## EXERCISE REQUIREMENTS
Every line holding the word "True" counts once. Give the total, nothing more.

## GIVEN DATA
____
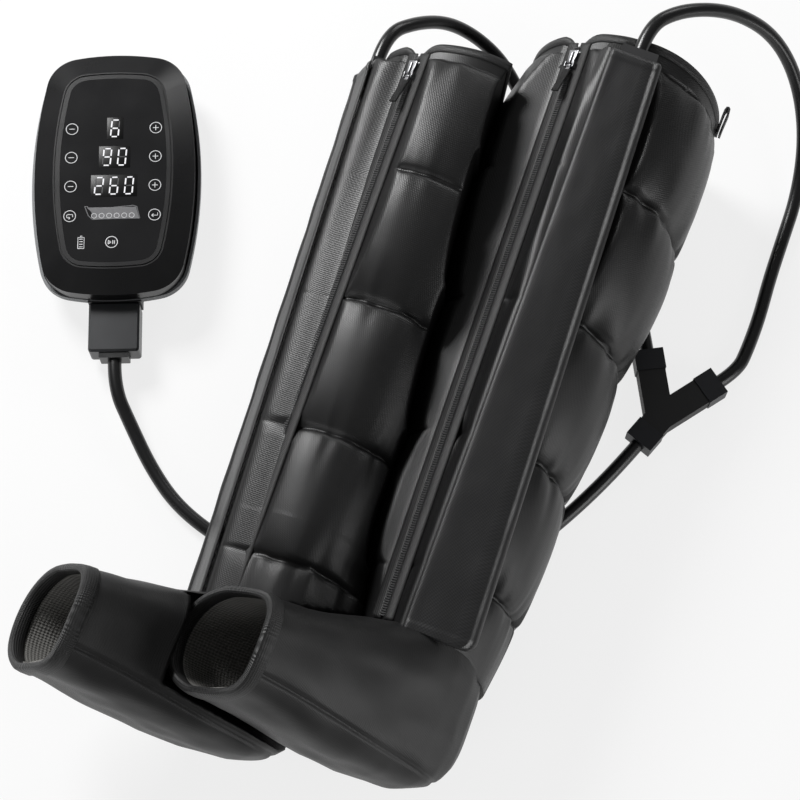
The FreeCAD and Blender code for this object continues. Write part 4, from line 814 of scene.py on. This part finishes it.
____
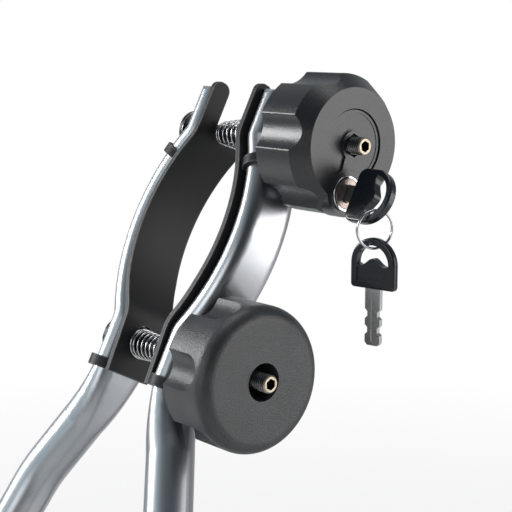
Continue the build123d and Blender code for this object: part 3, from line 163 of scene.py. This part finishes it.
____
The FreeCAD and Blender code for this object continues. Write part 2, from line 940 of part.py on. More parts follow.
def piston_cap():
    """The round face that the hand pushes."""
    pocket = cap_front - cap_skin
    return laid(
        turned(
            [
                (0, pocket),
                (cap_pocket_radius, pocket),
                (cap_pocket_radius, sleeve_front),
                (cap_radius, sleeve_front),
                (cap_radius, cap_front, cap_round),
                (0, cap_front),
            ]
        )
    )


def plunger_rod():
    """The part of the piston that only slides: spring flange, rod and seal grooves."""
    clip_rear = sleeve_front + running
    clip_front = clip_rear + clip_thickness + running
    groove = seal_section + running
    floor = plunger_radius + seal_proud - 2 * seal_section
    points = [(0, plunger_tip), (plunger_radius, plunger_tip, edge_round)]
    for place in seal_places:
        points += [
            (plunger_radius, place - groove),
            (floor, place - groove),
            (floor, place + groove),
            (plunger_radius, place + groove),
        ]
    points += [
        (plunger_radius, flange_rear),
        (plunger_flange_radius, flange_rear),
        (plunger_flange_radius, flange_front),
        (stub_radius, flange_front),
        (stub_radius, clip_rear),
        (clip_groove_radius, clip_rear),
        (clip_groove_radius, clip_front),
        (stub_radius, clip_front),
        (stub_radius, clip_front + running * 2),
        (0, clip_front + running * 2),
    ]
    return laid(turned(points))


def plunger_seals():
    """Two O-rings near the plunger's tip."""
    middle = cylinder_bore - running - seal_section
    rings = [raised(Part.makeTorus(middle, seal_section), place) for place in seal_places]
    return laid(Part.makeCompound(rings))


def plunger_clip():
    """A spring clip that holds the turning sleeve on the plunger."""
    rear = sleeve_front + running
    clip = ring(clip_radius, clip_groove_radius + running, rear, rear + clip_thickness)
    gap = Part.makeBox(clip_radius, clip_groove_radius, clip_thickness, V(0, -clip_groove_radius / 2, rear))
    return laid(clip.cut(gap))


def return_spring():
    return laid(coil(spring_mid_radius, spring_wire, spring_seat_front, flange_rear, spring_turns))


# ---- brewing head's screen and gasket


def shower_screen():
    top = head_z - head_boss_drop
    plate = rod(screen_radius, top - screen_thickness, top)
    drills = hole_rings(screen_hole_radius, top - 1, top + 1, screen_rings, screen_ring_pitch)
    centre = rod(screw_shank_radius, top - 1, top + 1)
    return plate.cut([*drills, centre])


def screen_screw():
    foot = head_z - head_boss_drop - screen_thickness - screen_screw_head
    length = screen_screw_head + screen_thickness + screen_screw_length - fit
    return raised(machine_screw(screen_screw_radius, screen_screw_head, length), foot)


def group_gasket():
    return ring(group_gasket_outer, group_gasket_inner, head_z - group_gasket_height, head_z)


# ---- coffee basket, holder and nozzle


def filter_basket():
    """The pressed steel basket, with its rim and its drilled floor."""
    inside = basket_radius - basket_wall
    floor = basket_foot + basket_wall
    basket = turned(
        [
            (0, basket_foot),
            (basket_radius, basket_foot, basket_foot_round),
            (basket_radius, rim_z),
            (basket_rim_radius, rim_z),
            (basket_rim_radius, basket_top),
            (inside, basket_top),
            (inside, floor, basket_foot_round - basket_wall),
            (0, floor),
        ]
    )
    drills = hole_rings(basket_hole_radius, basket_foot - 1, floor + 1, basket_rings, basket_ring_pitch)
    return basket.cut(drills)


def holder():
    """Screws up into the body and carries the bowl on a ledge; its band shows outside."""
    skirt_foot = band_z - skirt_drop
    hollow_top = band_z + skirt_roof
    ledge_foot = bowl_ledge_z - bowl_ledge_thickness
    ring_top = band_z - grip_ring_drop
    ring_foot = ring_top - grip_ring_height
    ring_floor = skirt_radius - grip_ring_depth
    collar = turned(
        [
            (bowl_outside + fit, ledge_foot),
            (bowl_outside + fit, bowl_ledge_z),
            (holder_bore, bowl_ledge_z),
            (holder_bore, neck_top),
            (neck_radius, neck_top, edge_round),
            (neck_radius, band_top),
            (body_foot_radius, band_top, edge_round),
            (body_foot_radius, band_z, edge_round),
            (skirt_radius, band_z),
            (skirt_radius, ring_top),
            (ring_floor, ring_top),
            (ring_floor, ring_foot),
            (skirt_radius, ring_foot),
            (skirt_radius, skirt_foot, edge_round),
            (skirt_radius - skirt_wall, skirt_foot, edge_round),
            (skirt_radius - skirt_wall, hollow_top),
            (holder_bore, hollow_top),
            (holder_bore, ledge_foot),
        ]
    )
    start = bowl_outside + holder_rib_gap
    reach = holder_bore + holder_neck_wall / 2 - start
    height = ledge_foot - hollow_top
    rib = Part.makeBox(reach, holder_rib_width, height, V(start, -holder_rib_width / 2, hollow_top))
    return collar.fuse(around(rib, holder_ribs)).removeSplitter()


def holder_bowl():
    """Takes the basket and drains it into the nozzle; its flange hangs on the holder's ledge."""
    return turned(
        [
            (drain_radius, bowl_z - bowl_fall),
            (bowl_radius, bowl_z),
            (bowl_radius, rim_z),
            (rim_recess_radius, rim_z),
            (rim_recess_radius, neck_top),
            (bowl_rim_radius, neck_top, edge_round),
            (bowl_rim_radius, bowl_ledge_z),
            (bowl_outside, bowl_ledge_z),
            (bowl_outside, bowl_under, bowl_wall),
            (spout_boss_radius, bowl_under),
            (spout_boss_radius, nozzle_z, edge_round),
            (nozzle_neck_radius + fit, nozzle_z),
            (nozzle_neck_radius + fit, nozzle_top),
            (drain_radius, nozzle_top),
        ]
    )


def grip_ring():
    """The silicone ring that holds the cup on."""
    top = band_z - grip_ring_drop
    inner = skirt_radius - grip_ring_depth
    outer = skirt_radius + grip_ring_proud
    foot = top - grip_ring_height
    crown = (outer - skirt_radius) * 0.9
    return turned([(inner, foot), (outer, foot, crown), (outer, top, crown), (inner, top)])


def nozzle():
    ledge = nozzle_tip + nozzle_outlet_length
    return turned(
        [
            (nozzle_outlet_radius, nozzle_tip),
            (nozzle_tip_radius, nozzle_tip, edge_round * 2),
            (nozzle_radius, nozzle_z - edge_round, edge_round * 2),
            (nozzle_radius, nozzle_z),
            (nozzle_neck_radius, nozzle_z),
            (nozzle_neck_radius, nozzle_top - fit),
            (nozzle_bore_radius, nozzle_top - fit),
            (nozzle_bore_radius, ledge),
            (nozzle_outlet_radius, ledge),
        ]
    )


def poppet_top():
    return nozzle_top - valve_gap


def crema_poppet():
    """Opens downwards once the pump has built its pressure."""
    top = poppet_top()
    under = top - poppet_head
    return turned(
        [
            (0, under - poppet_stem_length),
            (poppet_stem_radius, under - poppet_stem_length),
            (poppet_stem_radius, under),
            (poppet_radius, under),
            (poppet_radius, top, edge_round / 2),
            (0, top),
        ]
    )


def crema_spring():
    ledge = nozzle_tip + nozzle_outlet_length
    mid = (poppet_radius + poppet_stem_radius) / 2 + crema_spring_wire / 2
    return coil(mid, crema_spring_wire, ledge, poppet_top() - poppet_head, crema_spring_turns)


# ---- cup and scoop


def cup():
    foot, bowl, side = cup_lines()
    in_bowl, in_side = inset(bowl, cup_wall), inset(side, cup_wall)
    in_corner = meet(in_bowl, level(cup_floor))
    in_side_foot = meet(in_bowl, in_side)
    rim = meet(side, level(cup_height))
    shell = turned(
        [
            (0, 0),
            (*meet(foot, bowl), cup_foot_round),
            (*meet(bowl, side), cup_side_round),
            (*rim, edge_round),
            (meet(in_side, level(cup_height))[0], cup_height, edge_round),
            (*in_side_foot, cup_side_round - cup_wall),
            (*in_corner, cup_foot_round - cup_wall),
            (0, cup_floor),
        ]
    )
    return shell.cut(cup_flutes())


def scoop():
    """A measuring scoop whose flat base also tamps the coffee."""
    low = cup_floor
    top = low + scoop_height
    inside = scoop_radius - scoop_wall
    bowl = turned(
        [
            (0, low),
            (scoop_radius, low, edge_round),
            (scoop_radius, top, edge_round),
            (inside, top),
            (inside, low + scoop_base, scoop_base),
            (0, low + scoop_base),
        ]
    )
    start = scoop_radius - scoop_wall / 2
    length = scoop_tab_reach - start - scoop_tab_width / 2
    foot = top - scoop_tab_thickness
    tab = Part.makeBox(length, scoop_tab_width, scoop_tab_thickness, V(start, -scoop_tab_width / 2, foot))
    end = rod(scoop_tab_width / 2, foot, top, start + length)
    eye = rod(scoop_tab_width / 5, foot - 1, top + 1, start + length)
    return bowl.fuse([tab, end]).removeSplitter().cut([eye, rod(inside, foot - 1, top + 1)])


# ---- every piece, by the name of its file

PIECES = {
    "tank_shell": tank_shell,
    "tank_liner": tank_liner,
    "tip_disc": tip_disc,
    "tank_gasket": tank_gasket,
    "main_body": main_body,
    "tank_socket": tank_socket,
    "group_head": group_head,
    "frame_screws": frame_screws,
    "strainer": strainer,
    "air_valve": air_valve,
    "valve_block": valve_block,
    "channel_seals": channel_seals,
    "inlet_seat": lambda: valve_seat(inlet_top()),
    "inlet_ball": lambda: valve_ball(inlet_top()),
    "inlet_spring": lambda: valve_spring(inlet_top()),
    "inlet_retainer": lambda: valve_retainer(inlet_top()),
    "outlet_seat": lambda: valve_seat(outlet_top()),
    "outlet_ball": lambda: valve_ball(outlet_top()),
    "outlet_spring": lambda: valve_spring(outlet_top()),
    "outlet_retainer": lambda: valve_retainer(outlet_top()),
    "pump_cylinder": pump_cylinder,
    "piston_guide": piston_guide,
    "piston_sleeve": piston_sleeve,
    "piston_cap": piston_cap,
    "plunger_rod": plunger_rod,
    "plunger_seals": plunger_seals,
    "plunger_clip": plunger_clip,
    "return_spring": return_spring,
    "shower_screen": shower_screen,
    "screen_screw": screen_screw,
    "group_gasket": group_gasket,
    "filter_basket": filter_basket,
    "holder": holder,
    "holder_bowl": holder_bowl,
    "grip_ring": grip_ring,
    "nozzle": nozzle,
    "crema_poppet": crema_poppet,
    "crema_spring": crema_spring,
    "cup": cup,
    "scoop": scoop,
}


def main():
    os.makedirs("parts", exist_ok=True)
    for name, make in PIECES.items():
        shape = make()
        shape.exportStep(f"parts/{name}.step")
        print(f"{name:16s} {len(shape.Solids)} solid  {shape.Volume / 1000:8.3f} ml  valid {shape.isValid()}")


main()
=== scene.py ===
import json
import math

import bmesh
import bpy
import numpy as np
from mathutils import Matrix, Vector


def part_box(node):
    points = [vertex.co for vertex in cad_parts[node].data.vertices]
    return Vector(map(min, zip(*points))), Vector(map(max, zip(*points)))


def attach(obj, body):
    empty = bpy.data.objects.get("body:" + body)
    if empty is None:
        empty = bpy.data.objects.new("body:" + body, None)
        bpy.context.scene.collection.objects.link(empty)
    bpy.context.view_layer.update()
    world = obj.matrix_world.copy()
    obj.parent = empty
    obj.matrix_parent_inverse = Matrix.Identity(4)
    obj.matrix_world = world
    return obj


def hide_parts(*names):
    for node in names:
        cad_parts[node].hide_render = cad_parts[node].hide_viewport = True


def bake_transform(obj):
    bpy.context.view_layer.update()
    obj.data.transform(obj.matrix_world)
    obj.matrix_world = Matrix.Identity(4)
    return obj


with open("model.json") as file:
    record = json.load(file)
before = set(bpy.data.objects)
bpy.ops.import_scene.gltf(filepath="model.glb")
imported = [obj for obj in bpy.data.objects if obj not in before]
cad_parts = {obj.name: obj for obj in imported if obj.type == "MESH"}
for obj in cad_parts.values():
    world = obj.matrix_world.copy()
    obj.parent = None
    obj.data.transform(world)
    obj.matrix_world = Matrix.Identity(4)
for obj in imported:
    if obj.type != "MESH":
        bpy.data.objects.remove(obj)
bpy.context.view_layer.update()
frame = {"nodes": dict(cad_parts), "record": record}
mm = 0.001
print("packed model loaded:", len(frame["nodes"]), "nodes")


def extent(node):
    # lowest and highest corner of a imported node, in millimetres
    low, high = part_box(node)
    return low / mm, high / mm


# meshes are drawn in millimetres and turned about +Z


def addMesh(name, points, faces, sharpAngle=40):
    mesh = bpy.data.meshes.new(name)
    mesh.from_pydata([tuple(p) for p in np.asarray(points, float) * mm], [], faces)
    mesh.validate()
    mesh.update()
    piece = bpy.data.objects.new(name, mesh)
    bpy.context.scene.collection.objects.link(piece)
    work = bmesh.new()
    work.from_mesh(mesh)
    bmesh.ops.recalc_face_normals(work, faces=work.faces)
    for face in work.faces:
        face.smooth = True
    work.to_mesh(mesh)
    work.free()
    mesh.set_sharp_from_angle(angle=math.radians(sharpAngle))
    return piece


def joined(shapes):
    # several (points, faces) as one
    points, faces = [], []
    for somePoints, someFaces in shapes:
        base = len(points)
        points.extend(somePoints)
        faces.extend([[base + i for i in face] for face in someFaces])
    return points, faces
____
## COMPLETE OUTPUT
3